How about some other Wisconsin brands: Oconto, Kingbury, Rahr’s?
Hey, I liked Black Label. Ice cold it was good. If I brought a twelve pack to a party I did not have to worry about people bumming my beer.
andy: Now there's a blast from the past. Best Road Beer, Ever. I'll bet some of you even know why.
Of course, an aluminum can fits most Dem guys better.I went to high school in rural Northwest Indiana during the 60’s. There was a country bar over on the Illinois state line which was only 20 miles or so away and there were a couple of seniors who could get served over there. We used to meet up at the pool hall at noon on Friday and put in your order for the weekend. One of the guy’s names was Artie and Artie had a ‘55 Chevy. It had a built 283 in it and Artie claimed he could get to the State Line Inn in 12 minutes if he didn’t stop to cross U.S. 41. We’d meet up at the pool hall after school and pick up our order. Artie had to put helper springs on the back of that ‘55 so the bumper wouldn’t scrape the ground.

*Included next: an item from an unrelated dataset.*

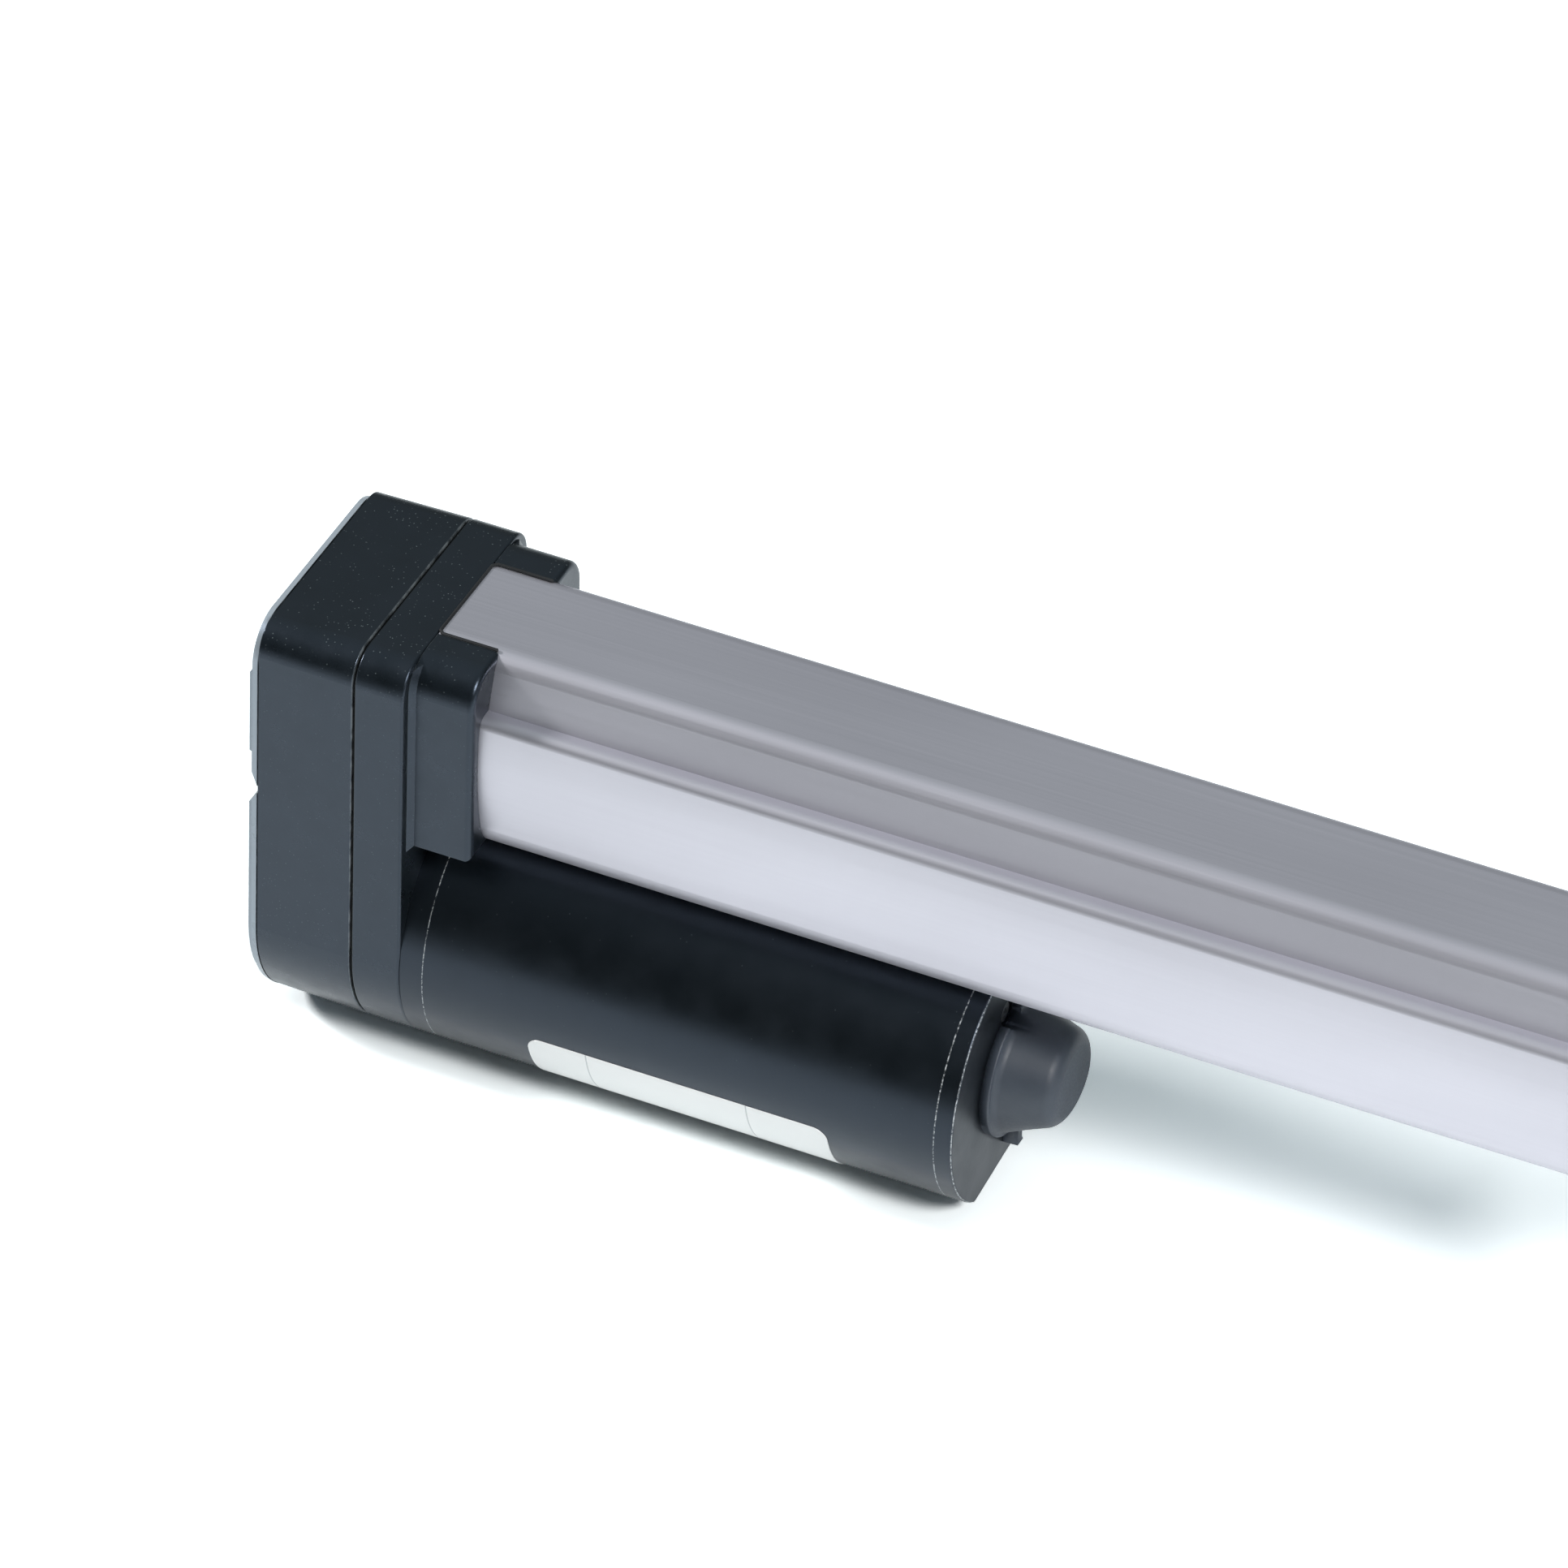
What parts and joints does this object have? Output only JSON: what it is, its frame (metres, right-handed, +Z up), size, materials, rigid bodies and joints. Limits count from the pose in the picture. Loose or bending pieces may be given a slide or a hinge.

Anyway, when you’re only 14 one can’t be choosy so we’d just take whatever Artie brought back. Usually it was PBR or Hamm’s but we also drank copious amounts of Fallstaff, Schlitz, Drewrys, Strohs (or as one guy called it, “Strolls”)Carlings Black Label, Falls City and Sterling. Got into the Colt 45 and Schlitz Malt Liquor too.
Oh, those were the days!
Wow, what a fortuitous coincidence.
How about Edelweiss?
I've never eaten Hassenpfeffer, but I stepped in some once.
Point Beer. It’s worth the drive all the way to Stevens Point from Indiana just for a six pack. Of course, buying a whole trunk load allows you to claim enough carbon offsets to pay for the gas.
The Schlitz brewery was in Milwaukee. I visited it in my youth.